An acquisition is a transaction in which one company buys control of another company, business, asset, or group of assets. The buyer is often called the acquirer, and the business or assets being purchased are often called the target.
Acquisitions can be friendly or hostile, public or private, strategic or financial. They may be structured as a stock purchase, asset purchase, tender offer, merger, or another legal transaction depending on the parties and goals.
Key Takeaways
- An acquisition occurs when a buyer gains control of a company or asset.
- Deals can be paid for with cash, stock, debt, or a combination.
- Acquisitions may require shareholder, lender, court, or regulatory approvals.
- The buyer takes on integration, financing, valuation, and execution risk.
- Target shareholders should focus on consideration, closing conditions, and deal certainty.
How Acquisitions Work
In a stock acquisition, the buyer purchases shares or equity interests. In an asset acquisition, the buyer purchases specific assets and may assume selected liabilities. In a tender offer, the buyer offers to purchase shares directly from shareholders under defined terms.
The acquisition agreement or offer document explains the price, structure, timing, required approvals, financing, covenants, and termination rights. For public companies, important acquisition information may appear in Form 8-K filings, proxy statements, tender offer materials, or other SEC filings.
Acquisition Structures
Structure | Basic effect |
|---|---|
Stock purchase | Buyer acquires ownership interests in the target. |
Asset purchase | Buyer acquires selected assets and possibly selected liabilities. |
Tender offer | Buyer offers to purchase shares directly from holders. |
Merger | Target combines into the buyer or another entity. |
Valuation and Deal Risk
Acquisitions are often justified by revenue growth, cost savings, market access, technology, customer relationships, talent, tax attributes, or strategic positioning. Those benefits are not automatic. They depend on price, integration, culture, financing cost, and execution.
For investors, the same deal can look different from each side. Target shareholders may care most about premium and deal certainty. Acquirer shareholders may care most about whether the buyer is overpaying or taking on too much debt.

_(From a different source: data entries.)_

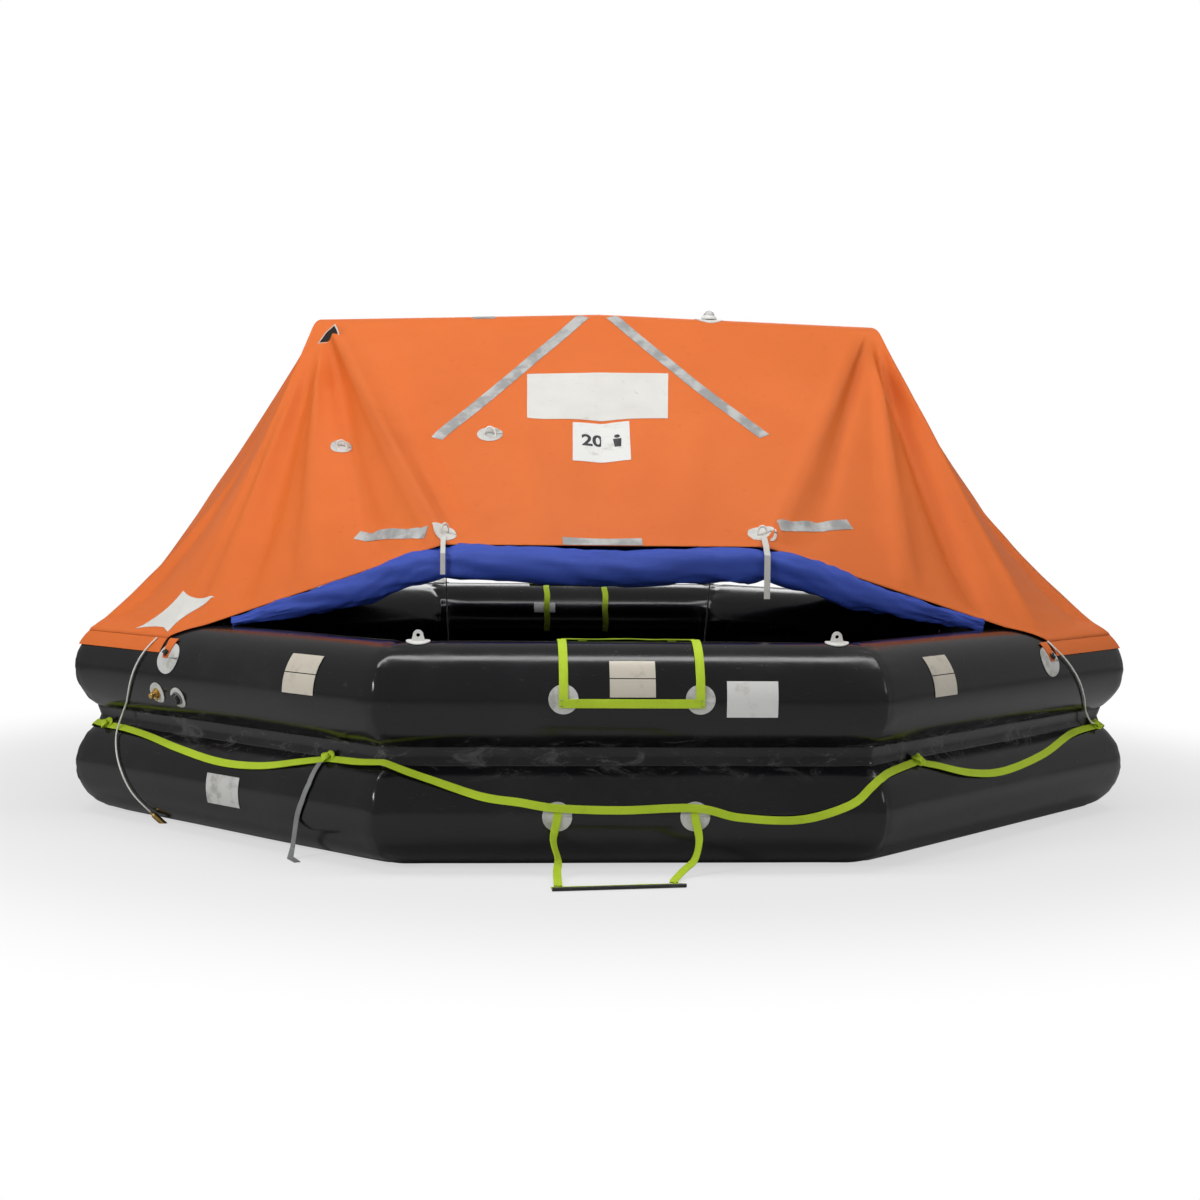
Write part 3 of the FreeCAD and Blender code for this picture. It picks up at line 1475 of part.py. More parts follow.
def grey_loop():
    # A flat webbing strop over the lifeline, down the tube and out along the ground.
    stations = line_stations(GREY_ROUTE, gap * 2 + 0.2 + size("webbing_thickness").value)
    outward, along_way = side_frame(FRONT_LEFT)
    last = Vector(stations[-1][0].x, stations[-1][0].y, 0)
    stations.append((last - along_way * 14 + outward * 4 + Vector(0, 0, 34), outward))
    stations.append((last + outward * 26 + Vector(0, 0, 4), Vector(0, 0, 1) + outward * 0.3))
    stations.append((last + along_way * 56 + outward * 44 + Vector(0, 0, gap), Vector(0, 0, 1)))
    rings = []
    for index, (place, out) in enumerate(stations):
        run = stations[min(len(stations) - 1, index + 1)][0] - stations[max(0, index - 1)][0]
        rings.append((place, run.cross(out), out))
    return piece("grey_webbing_loop", ribbon(rings, 20, size("webbing_thickness").value - 1))


grey_loop()


# Write every piece

doc.recompute()
os.makedirs("parts", exist_ok=True)
for thing in doc.Objects:
    if {"Invalid", "Error"} & set(thing.State):
        raise RuntimeError(f"{thing.Label}: {thing.State}")
nodes = [thing for thing in doc.Objects
         if thing.TypeId == "PartDesign::Body" or (thing.TypeId == "Part::Feature" and not thing.InList)]
for node in nodes:
    shape = node.Shape
    if shape.isNull() or not shape.isValid():
        raise RuntimeError(f"{node.Label}: bad shape")
    shape.exportStep(f"parts/{node.Label}.step")
    print(node.Label, len(shape.Solids), round(shape.Volume / 1e3), "cm3")
print(len(nodes), "nodes")
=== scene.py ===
import math

import bpy
from mathutils import Matrix, Vector, noise
from mathutils.bvhtree import BVHTree


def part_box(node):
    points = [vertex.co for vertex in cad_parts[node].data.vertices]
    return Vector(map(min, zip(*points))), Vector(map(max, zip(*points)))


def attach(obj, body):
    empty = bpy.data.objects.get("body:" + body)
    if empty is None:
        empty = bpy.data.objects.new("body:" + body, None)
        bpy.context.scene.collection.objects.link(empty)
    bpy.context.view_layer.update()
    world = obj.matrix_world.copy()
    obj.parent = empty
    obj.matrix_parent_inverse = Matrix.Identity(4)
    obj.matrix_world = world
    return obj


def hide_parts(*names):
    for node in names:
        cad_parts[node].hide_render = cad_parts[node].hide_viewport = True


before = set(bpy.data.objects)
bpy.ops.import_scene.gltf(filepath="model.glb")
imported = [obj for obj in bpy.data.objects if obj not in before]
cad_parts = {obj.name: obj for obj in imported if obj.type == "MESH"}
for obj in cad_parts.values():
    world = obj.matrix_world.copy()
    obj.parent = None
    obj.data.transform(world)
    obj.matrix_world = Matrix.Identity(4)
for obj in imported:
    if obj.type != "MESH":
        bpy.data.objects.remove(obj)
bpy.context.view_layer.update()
raftBody = "raft"
print("frame loaded:", len(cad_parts), "nodes")


# small helpers

def selectOnly(*objs):
    # selects these objects alone, the first of them active
    if bpy.context.object and bpy.context.object.mode != "OBJECT":
        bpy.ops.object.mode_set(mode="OBJECT")
    bpy.ops.object.select_all(action="DESELECT")
    for obj in objs:
        obj.select_set(True)
    bpy.context.view_layer.objects.active = objs[0]


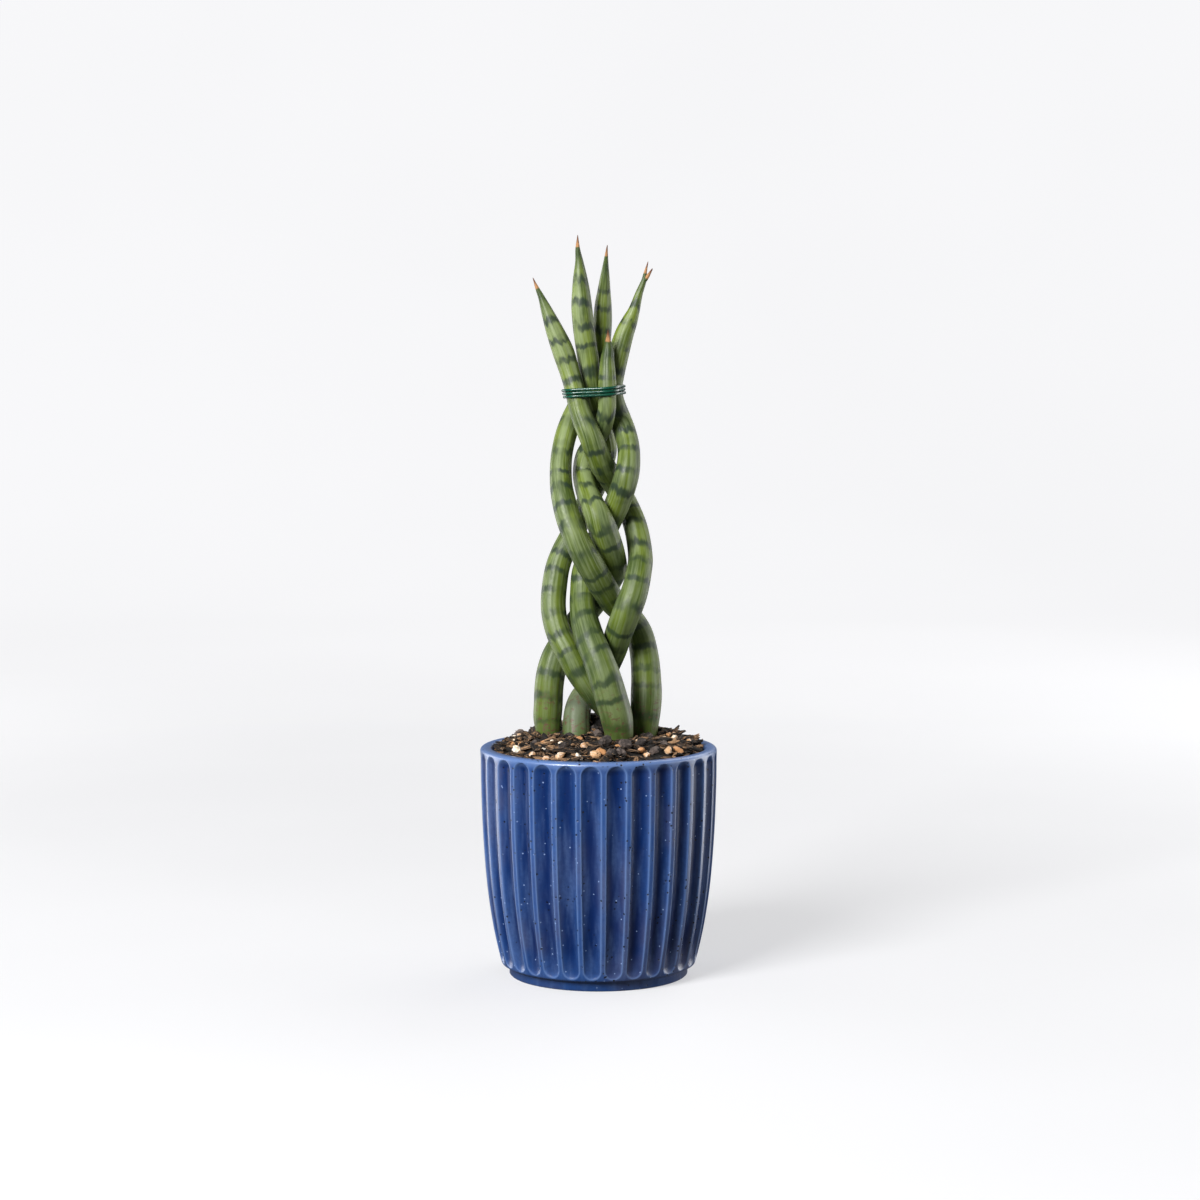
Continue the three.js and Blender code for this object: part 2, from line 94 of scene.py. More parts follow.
# Routes of the leaves' middles, as (x, y, z, radius), from the tip down into the mix
LEAF_ROUTES_MM = {
    "leaf_1": (
        (-41, -1, 442, 0.25), (-38.5, -1.5, 436, 1.25), (-35.5, -2, 429.5, 2.25), (-32.5, -2, 422, 3.75),
        (-27.5, -2.5, 409.5, 5.75), (-22, -2.5, 396, 7), (-18, -3.5, 383.5, 6.5), (-15, -6, 373.5, 6.5),
        (-10.5, -12, 356.5, 7), (-4, -15, 341, 7.5), (1.5, -8.5, 327, 8), (6.5, 1.5, 318.5, 8),
        (11.5, 9.5, 310.5, 7.75), (19, 12, 297, 7.5), (24, 7, 283.5, 7.75), (26.5, -2, 267.5, 8),
        (25.5, -11, 258, 8.25), (22.5, -17, 245.5, 8.75), (18, -18, 234, 9.25), (13, -11.5, 220, 9),
        (9, -1, 206.5, 8.75), (2, 9, 190.5, 8.5), (-5, 13, 181.5, 8.5), (-11, 10.5, 174, 8.5),
        (-13.5, 4.5, 166.5, 8.75), (-14, -0.5, 155, 9), (-13.5, -3, 145, 8), (-13.5, -4, 121.5, 7.5),
    ),
    "leaf_2": (
        (-13, -2, 468.5, 0.25), (-13, -1.5, 460.5, 1.5), (-12, -0.5, 452, 2.75), (-11.5, 0, 443, 4.5),
        (-11, 1, 434, 5.75), (-10.5, 1.5, 423.5, 6.75), (-9, 2.5, 408.5, 7), (-6.5, 4, 391, 7),
        (-5, 5.5, 375, 7), (-2, 9.5, 363, 7), (1.5, 13.5, 349.5, 7), (4.5, 17, 335.5, 7.25),
        (3, 19.5, 326, 7.25), (-0.5, 20.5, 314.5, 7.25), (-6.5, 19.5, 301.5, 7.25), (-12, 18, 289.5, 7.5),
        (-17.5, 15.5, 279, 7.5), (-22.5, 12.5, 269, 7.75), (-26, 9, 259, 8), (-28, 5, 246.5, 8.25),
        (-28.5, 1.5, 235, 8.25), (-27, -2, 225, 8.25), (-23.5, -5, 215.5, 8.5), (-18.5, -8, 206.5, 8.75),
        (-13.5, -9.5, 197, 8.75), (-7.5, -9, 188, 8.75), (-0.5, -5.5, 178.5, 8.75), (7.5, 3, 169.5, 8.75),
        (14, 11, 160, 8.5), (18, 16, 149, 8), (19, 18.5, 118, 7.25),
    ),
    "leaf_3": (
        (5.5, 3, 462.5, 0.25), (5, 6, 457, 1), (4.5, 8.5, 450, 2), (4, 10.5, 442, 3.25),
        (3.5, 12.5, 434.5, 4.25), (3, 14, 425.5, 5.5), (2.5, 15.5, 413, 6.25), (1, 16.5, 397, 6.25),
        (-2.5, 18, 384, 6.5), (-7.5, 20.5, 372.5, 6.75), (-12.5, 19, 362.5, 6.75), (-17, 12, 353, 7),
        (-21, 5, 342, 7), (-23.5, -2.5, 328, 7), (-23.5, -9.5, 314, 7.25), (-21.5, -16, 302.5, 7.75),
        (-18.5, -20.5, 291.5, 8), (-13.5, -23.5, 279.5, 8.25), (-8, -22.5, 268.5, 8.75), (-2, -18, 258, 9),
        (3.5, -10.5, 248, 8.75), (9.5, -1.5, 238, 8.5), (17, 4.5, 230.5, 8.25), (23, 7.5, 223.5, 8.25),
        (27, 8.5, 214.5, 9), (29.5, 8, 201.5, 9.5), (30.5, 6.5, 187.5, 10), (30.5, 4, 177, 10.25),
        (30, 2, 166.5, 9.75), (29.5, 0.5, 156, 8.5), (30, 0, 146, 7.75), (30.5, -1, 121, 7.25),
    ),
    "leaf_4": (
        (31, 0.5, 452, 0.25), (29.5, 1, 446, 1), (28.5, 1.5, 440.5, 1.75), (25.5, 2, 432.5, 2.5),
        (22.5, 2, 422.5, 3.75), (19.5, 2.5, 415, 5.25), (16, 2.5, 406.5, 6.25), (12.5, 2.5, 394, 6.75),
        (10, 2.5, 381.5, 6.5), (8.5, 1, 372.5, 6.75), (10, 1, 363.5, 7), (13.5, 3.5, 354, 7.25),
        (17, 0, 344.5, 7.25), (19, -6, 334.5, 7.25), (18.5, -11.5, 323.5, 7.75), (16, -11.5, 313, 8.25),
        (11.5, -4.5, 300, 8.25), (6, 3, 288, 8.25), (0.5, 9, 277, 8.5), (-5, 11.5, 266, 8.5),
        (-9, 7, 256, 8.25), (-10, 2.5, 245.5, 8.25), (-10, -3.5, 235, 8.5), (-8.5, -11, 226, 9.25),
        (-5, -18.5, 215.5, 9.75), (-0.5, -23, 205, 10), (4, -25.5, 193, 10.5), (8, -25, 179.5, 10.75),
        (11.5, -23, 166.5, 10.5), (13, -19.5, 154.5, 9.25), (13.5, -15.5, 144.5, 8.25),
        (14.5, -11, 122.5, 7.5),
    ),
    "leaf_5": (
        (6, -11.5, 409.5, 0.25), (6, -10, 403, 1.75), (6, -9, 396.5, 3.75), (5.5, -9, 389.5, 4.75),
        (5.5, -11, 378.5, 5.75), (5.5, -12, 367.5, 5.75), (5, -10.5, 358.5, 6), (2.5, -4.5, 349, 6.25),
        (-2.5, 2, 339.5, 6.5), (-8, 5.5, 330.5, 6.75), (-9.5, 5.5, 320, 7), (-8, -2, 311, 7.25),
        (-4.5, -11.5, 302, 8), (-0.5, -17, 293.5, 8.75), (2.5, -16.5, 286, 9.25), (5.5, -12.5, 277.5, 9.25),
        (8.5, -6, 268.5, 8.75), (10, 3.5, 259, 8.25), (6, 15, 249, 8.25), (-0.5, 19.5, 239.5, 8.25),
        (-8, 20, 230, 8.5), (-15.5, 18, 220.5, 8.75), (-22, 15, 211, 9), (-27, 11, 202.5, 9.25),
        (-30, 8.5, 193, 9.5), (-31.5, 7, 183, 9.5), (-32, 7, 172, 9.5), (-32.5, 7, 163, 9.25),
        (-32, 6, 155, 8.25), (-31.5, 5.5, 145, 7.25), (-31.5, 5, 120, 7),
    ),
}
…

Acquisitions can also reshape financial statements. The buyer may recognize goodwill, intangible assets, transaction costs, new debt, or integration expenses. Those accounting effects can influence reported earnings long after the announcement date.
The Bottom Line
An acquisition is a control transaction. It can create value when the buyer pays a sensible price and executes well, but the financial outcome depends on structure, financing, approvals, integration, and valuation discipline.